The data below is to be returned in full and exactly.
==== Exercise input ====
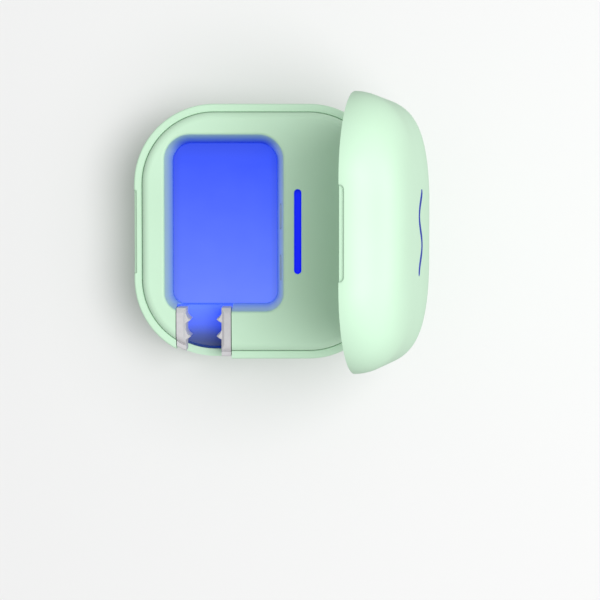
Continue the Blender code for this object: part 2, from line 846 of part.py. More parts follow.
def make_board(parent, materials):
    left, right, bottom, top = board_limits()
    radii = [board_low_corner, board_corner, board_edge_corner, board_edge_corner]
    strip = rounded_outline(left, right, bottom, top, radii, 5)
    board = loft("main_board", [(strip, board_bottom), (strip, board_top)], material=materials["board"],
                 parent=parent)
    below, above = board_bottom - overrun, board_top + overrun
    cut(board, post("board_notch", boss_radius + 2 * seam, screw_places()["bottom_right"], below, above,
                    parent=parent))
    foot_left = usb_from_middle - usb_width / 2 - foot_before_socket
    foot_bottom = -skirt_half + foot_margin
    join(board, block("board_foot", foot_left, foot_left + foot_length, foot_bottom,
                      foot_bottom + foot_height, board_bottom, board_top, foot_corner, 2, parent=parent))
    for index, (x, y) in enumerate(board_screw_places()):
        cut(board, post(f"board_hole_{index}", board_screw_radius + close_fit, (x, y), below, above, 16,
                        parent=parent))
        head_top = board_bottom - seam
        head_low = head_top - board_screw_head_height
        screw = post(f"board_screw_{index + 1}", board_screw_head_radius, (x, y), head_low, head_top, 16,
                     material=materials["steel"], parent=parent)
        join(screw, post(f"board_screw_shank_{index}", board_screw_radius, (x, y),
                         (head_low + head_top) / 2, panel_under - board_screw_stop, 12, parent=parent))
    make_board_chips(parent, materials)
    make_usb_socket(parent, materials)
    return board


def make_board_chips(parent, materials):
    left, right, bottom, top = board_limits()
    over = board_top + seam
    chips = {  # middle from the board's right edge and up from the pod's middle, then width and height
        "controller_chip": (7 * MM, 2.5 * MM, 6 * MM, 6 * MM),
        "charger_chip": (8 * MM, -9 * MM, 4 * MM, 4 * MM),
        "lid_sensor": (3.5 * MM, 9.5 * MM, 2.8 * MM, 1.6 * MM),
    }
    for name, (inset, y, width, height) in chips.items():
        x = right - inset
        block(name, x - width / 2, x + width / 2, y - height / 2, y + height / 2, over,
              over + chip_height, chip_corner, 2, material=materials["chip"], parent=parent)
    reach = status_led_size / 2
    led_x = max(bar_middle, left + reach + chip_corner)
    for name, y in (("status_led_upper", bar_length / 4), ("status_led_lower", -bar_length / 4)):
        block(name, led_x - reach, led_x + reach, y - reach, y + reach, over, over + status_led_height,
              chip_corner, 2, material=materials["led"], parent=parent)
    plug_x = right - connector_from_right
    plug_y = bottom + connector_from_bottom
    plug_top = board_bottom - seam
    block("battery_connector", plug_x - connector_width / 2, plug_x + connector_width / 2, plug_y,
          plug_y + connector_length, plug_top - connector_height, plug_top, small_corner, 2,
          material=materials["nylon"], parent=parent)


def make_usb_socket(parent, materials):
    """A pressed steel shell, open at its mouth, round a contact tongue."""
    half_high = usb_height / 2
    along_y = Matrix.Rotation(math.radians(90), 4, "X")
    mouth = half - usb_setback
    place = (usb_from_middle, 0, usb_middle_level())

    def stadium(shrink):
        wide = usb_width / 2 - shrink
        high = half_high - shrink
        return rounded_outline(-wide, wide, -high, high, [high * 0.98] * 4, small_steps)

    back = mouth - usb_length
    sections = [(stadium(0), back), (stadium(0), mouth), (stadium(usb_wall), mouth),
                (stadium(usb_wall), back + usb_back)]
    loft("usb_socket", sections, material=materials["steel"], parent=parent, location=place, turn=along_y)
    wide, thick = usb_tongue_width / 2, usb_tongue_thickness / 2
    block("usb_tongue", -wide, wide, -thick, thick, back + usb_back + seam, mouth - overrun,
          material=materials["chip"], parent=parent, location=place, turn=along_y)


# Battery


def battery_limits():
    left = side_lamp_far() + battery_inner_gap
    right = half - wall - battery_side_gap
    return left, right, battery_middle - battery_length / 2, battery_middle + battery_length / 2


def battery_levels():
    return floor_level + battery_floor_gap, board_bottom - battery_headroom


def make_battery(parent, materials):
    left, right, bottom, top = battery_limits()
    low, high = battery_levels()
    edge = battery_edge
    sections = [
        (rounded_outline(left + i, right - i, bottom + i, top - i, [battery_corner - i] * 4, small_steps), z)
        for i, z in ((edge, low), (0, low + edge), (0, high - edge), (edge, high))
    ]
    loft("battery", sections, material=materials["foil"], parent=parent)
    connector_x = board_limits()[1] - connector_from_right
    plug_y = board_limits()[2] + connector_from_bottom
    middle = (low + high) / 2
    level = board_bottom - seam - lead_rise
    turn_y = min(bottom - lead_turn[0], plug_y - lead_turn[1])
    route = [(bottom - away, middle + up) for away, up in lead_leaving]
    route.append((turn_y - lead_bend[0], (level + middle) / 2 + lead_bend[1]))
    route.append((turn_y, level - lead_turn[2]))
    route += [(plug_y - short, level) for short in lead_arriving]
    for name, side in (("battery_lead_red", -1), ("battery_lead_black", 1)):
        x = connector_x + side * lead_spacing / 2
        make_lead(name, [(x, y, z) for y, z in route], materials[name], parent)


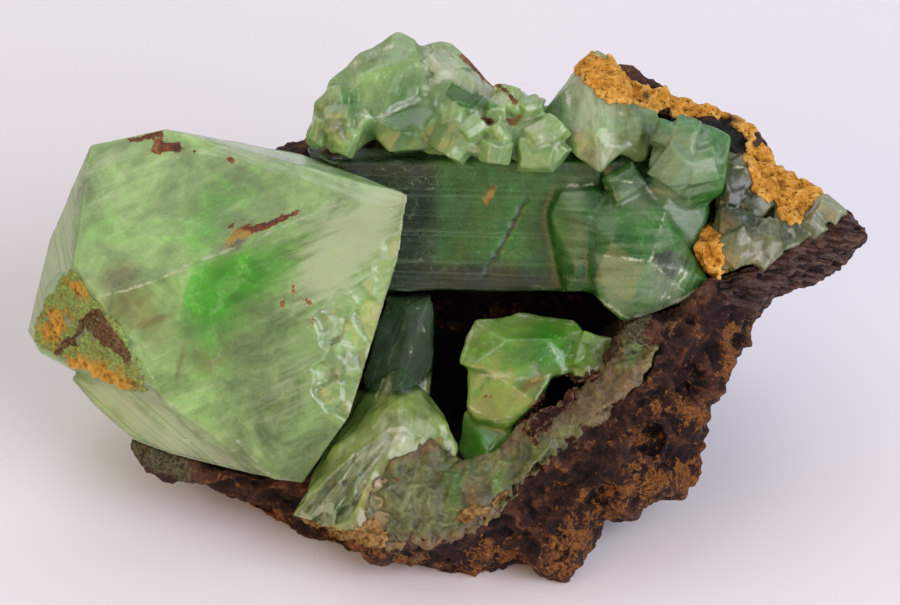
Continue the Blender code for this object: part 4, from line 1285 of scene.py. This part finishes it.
====
## [Output below]
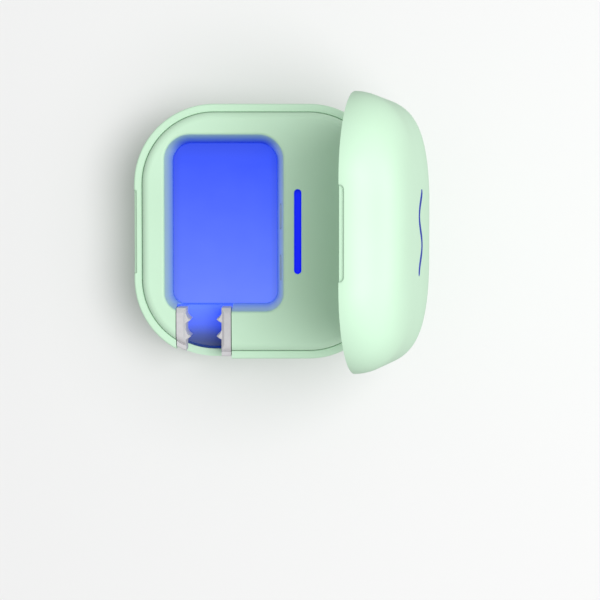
Continue the Blender code for this object: part 2, from line 846 of part.py. More parts follow.
def make_board(parent, materials):
    left, right, bottom, top = board_limits()
    radii = [board_low_corner, board_corner, board_edge_corner, board_edge_corner]
    strip = rounded_outline(left, right, bottom, top, radii, 5)
    board = loft("main_board", [(strip, board_bottom), (strip, board_top)], material=materials["board"],
                 parent=parent)
    below, above = board_bottom - overrun, board_top + overrun
    cut(board, post("board_notch", boss_radius + 2 * seam, screw_places()["bottom_right"], below, above,
                    parent=parent))
    foot_left = usb_from_middle - usb_width / 2 - foot_before_socket
    foot_bottom = -skirt_half + foot_margin
    join(board, block("board_foot", foot_left, foot_left + foot_length, foot_bottom,
                      foot_bottom + foot_height, board_bottom, board_top, foot_corner, 2, parent=parent))
    for index, (x, y) in enumerate(board_screw_places()):
        cut(board, post(f"board_hole_{index}", board_screw_radius + close_fit, (x, y), below, above, 16,
                        parent=parent))
        head_top = board_bottom - seam
        head_low = head_top - board_screw_head_height
        screw = post(f"board_screw_{index + 1}", board_screw_head_radius, (x, y), head_low, head_top, 16,
                     material=materials["steel"], parent=parent)
        join(screw, post(f"board_screw_shank_{index}", board_screw_radius, (x, y),
                         (head_low + head_top) / 2, panel_under - board_screw_stop, 12, parent=parent))
    make_board_chips(parent, materials)
    make_usb_socket(parent, materials)
    return board


def make_board_chips(parent, materials):
    left, right, bottom, top = board_limits()
    over = board_top + seam
    chips = {  # middle from the board's right edge and up from the pod's middle, then width and height
        "controller_chip": (7 * MM, 2.5 * MM, 6 * MM, 6 * MM),
        "charger_chip": (8 * MM, -9 * MM, 4 * MM, 4 * MM),
        "lid_sensor": (3.5 * MM, 9.5 * MM, 2.8 * MM, 1.6 * MM),
    }
    for name, (inset, y, width, height) in chips.items():
        x = right - inset
        block(name, x - width / 2, x + width / 2, y - height / 2, y + height / 2, over,
              over + chip_height, chip_corner, 2, material=materials["chip"], parent=parent)
    reach = status_led_size / 2
    led_x = max(bar_middle, left + reach + chip_corner)
    for name, y in (("status_led_upper", bar_length / 4), ("status_led_lower", -bar_length / 4)):
        block(name, led_x - reach, led_x + reach, y - reach, y + reach, over, over + status_led_height,
              chip_corner, 2, material=materials["led"], parent=parent)
    plug_x = right - connector_from_right
    plug_y = bottom + connector_from_bottom
    plug_top = board_bottom - seam
    block("battery_connector", plug_x - connector_width / 2, plug_x + connector_width / 2, plug_y,
          plug_y + connector_length, plug_top - connector_height, plug_top, small_corner, 2,
          material=materials["nylon"], parent=parent)


def make_usb_socket(parent, materials):
    """A pressed steel shell, open at its mouth, round a contact tongue."""
    half_high = usb_height / 2
    along_y = Matrix.Rotation(math.radians(90), 4, "X")
    mouth = half - usb_setback
    place = (usb_from_middle, 0, usb_middle_level())

    def stadium(shrink):
        wide = usb_width / 2 - shrink
        high = half_high - shrink
        return rounded_outline(-wide, wide, -high, high, [high * 0.98] * 4, small_steps)

    back = mouth - usb_length
    sections = [(stadium(0), back), (stadium(0), mouth), (stadium(usb_wall), mouth),
                (stadium(usb_wall), back + usb_back)]
    loft("usb_socket", sections, material=materials["steel"], parent=parent, location=place, turn=along_y)
    wide, thick = usb_tongue_width / 2, usb_tongue_thickness / 2
    block("usb_tongue", -wide, wide, -thick, thick, back + usb_back + seam, mouth - overrun,
          material=materials["chip"], parent=parent, location=place, turn=along_y)


# Battery


def battery_limits():
    left = side_lamp_far() + battery_inner_gap
    right = half - wall - battery_side_gap
    return left, right, battery_middle - battery_length / 2, battery_middle + battery_length / 2


def battery_levels():
    return floor_level + battery_floor_gap, board_bottom - battery_headroom


def make_battery(parent, materials):
    left, right, bottom, top = battery_limits()
    low, high = battery_levels()
    edge = battery_edge
    sections = [
        (rounded_outline(left + i, right - i, bottom + i, top - i, [battery_corner - i] * 4, small_steps), z)
        for i, z in ((edge, low), (0, low + edge), (0, high - edge), (edge, high))
    ]
    loft("battery", sections, material=materials["foil"], parent=parent)
    connector_x = board_limits()[1] - connector_from_right
    plug_y = board_limits()[2] + connector_from_bottom
    middle = (low + high) / 2
    level = board_bottom - seam - lead_rise
    turn_y = min(bottom - lead_turn[0], plug_y - lead_turn[1])
    route = [(bottom - away, middle + up) for away, up in lead_leaving]
    route.append((turn_y - lead_bend[0], (level + middle) / 2 + lead_bend[1]))
    route.append((turn_y, level - lead_turn[2]))
    route += [(plug_y - short, level) for short in lead_arriving]
    for name, side in (("battery_lead_red", -1), ("battery_lead_black", 1)):
        x = connector_x + side * lead_spacing / 2
        make_lead(name, [(x, y, z) for y, z in route], materials[name], parent)


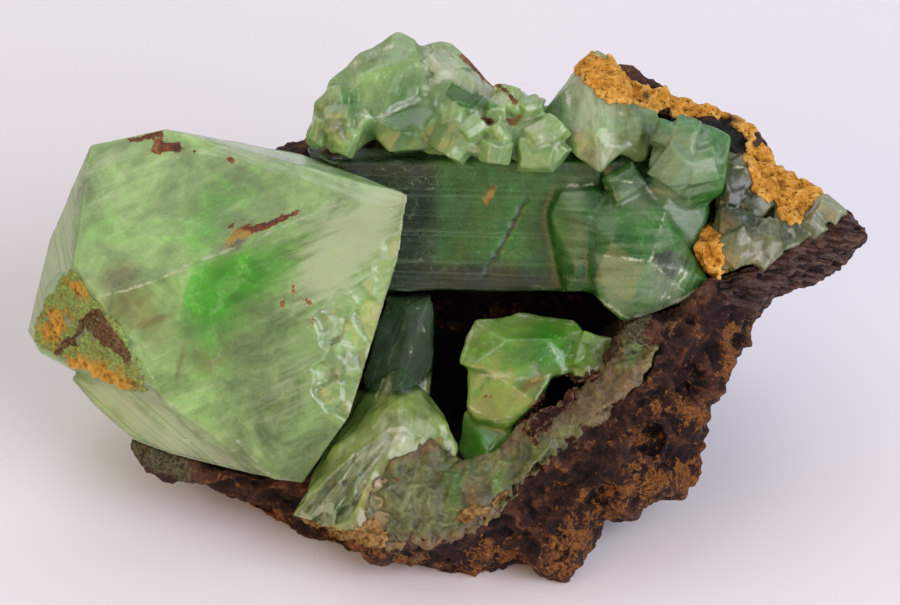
Continue the Blender code for this object: part 4, from line 1285 of scene.py. This part finishes it.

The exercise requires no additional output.